* Problem to work on *
Extract all of the data and reproduce it precisely.

* Source data *
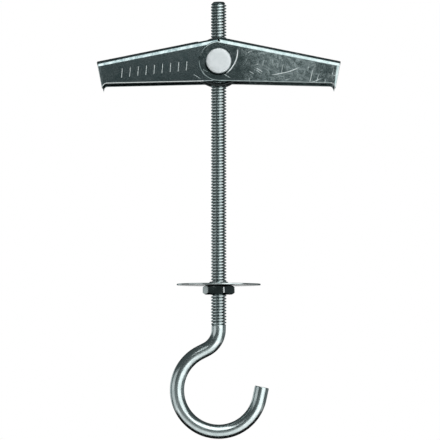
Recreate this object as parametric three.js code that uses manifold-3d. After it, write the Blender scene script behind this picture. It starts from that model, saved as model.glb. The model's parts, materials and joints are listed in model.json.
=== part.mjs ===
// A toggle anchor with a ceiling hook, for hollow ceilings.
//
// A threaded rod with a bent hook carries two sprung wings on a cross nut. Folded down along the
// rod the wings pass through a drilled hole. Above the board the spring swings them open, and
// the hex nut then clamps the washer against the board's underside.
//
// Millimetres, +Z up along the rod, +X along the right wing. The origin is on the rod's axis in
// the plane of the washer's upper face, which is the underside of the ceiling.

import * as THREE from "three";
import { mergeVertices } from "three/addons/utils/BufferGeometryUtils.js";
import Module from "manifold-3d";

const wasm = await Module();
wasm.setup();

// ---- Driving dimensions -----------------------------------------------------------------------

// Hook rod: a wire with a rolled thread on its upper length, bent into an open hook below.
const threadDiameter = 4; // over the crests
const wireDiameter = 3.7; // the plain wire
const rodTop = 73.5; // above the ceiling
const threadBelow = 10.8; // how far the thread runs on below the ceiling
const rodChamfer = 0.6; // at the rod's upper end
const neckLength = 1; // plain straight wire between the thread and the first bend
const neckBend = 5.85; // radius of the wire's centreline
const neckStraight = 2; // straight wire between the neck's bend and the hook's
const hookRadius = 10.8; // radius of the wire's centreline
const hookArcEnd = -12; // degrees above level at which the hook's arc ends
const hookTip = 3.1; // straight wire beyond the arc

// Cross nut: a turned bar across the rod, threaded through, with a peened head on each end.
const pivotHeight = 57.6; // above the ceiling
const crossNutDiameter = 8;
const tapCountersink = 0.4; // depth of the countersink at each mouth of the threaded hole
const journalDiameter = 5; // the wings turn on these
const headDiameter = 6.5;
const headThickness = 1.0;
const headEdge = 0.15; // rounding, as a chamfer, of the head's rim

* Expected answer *
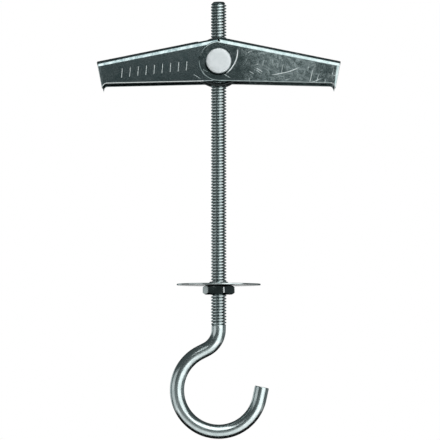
Recreate this object as parametric three.js code that uses manifold-3d. After it, write the Blender scene script behind this picture. It starts from that model, saved as model.glb. The model's parts, materials and joints are listed in model.json.
=== part.mjs ===
// A toggle anchor with a ceiling hook, for hollow ceilings.
//
// A threaded rod with a bent hook carries two sprung wings on a cross nut. Folded down along the
// rod the wings pass through a drilled hole. Above the board the spring swings them open, and
// the hex nut then clamps the washer against the board's underside.
//
// Millimetres, +Z up along the rod, +X along the right wing. The origin is on the rod's axis in
// the plane of the washer's upper face, which is the underside of the ceiling.

import * as THREE from "three";
import { mergeVertices } from "three/addons/utils/BufferGeometryUtils.js";
import Module from "manifold-3d";

const wasm = await Module();
wasm.setup();

// ---- Driving dimensions -----------------------------------------------------------------------

// Hook rod: a wire with a rolled thread on its upper length, bent into an open hook below.
const threadDiameter = 4; // over the crests
const wireDiameter = 3.7; // the plain wire
const rodTop = 73.5; // above the ceiling
const threadBelow = 10.8; // how far the thread runs on below the ceiling
const rodChamfer = 0.6; // at the rod's upper end
const neckLength = 1; // plain straight wire between the thread and the first bend
const neckBend = 5.85; // radius of the wire's centreline
const neckStraight = 2; // straight wire between the neck's bend and the hook's
const hookRadius = 10.8; // radius of the wire's centreline
const hookArcEnd = -12; // degrees above level at which the hook's arc ends
const hookTip = 3.1; // straight wire beyond the arc

// Cross nut: a turned bar across the rod, threaded through, with a peened head on each end.
const pivotHeight = 57.6; // above the ceiling
const crossNutDiameter = 8;
const tapCountersink = 0.4; // depth of the countersink at each mouth of the threaded hole
const journalDiameter = 5; // the wings turn on these
const headDiameter = 6.5;
const headThickness = 1.0;
const headEdge = 0.15; // rounding, as a chamfer, of the head's rim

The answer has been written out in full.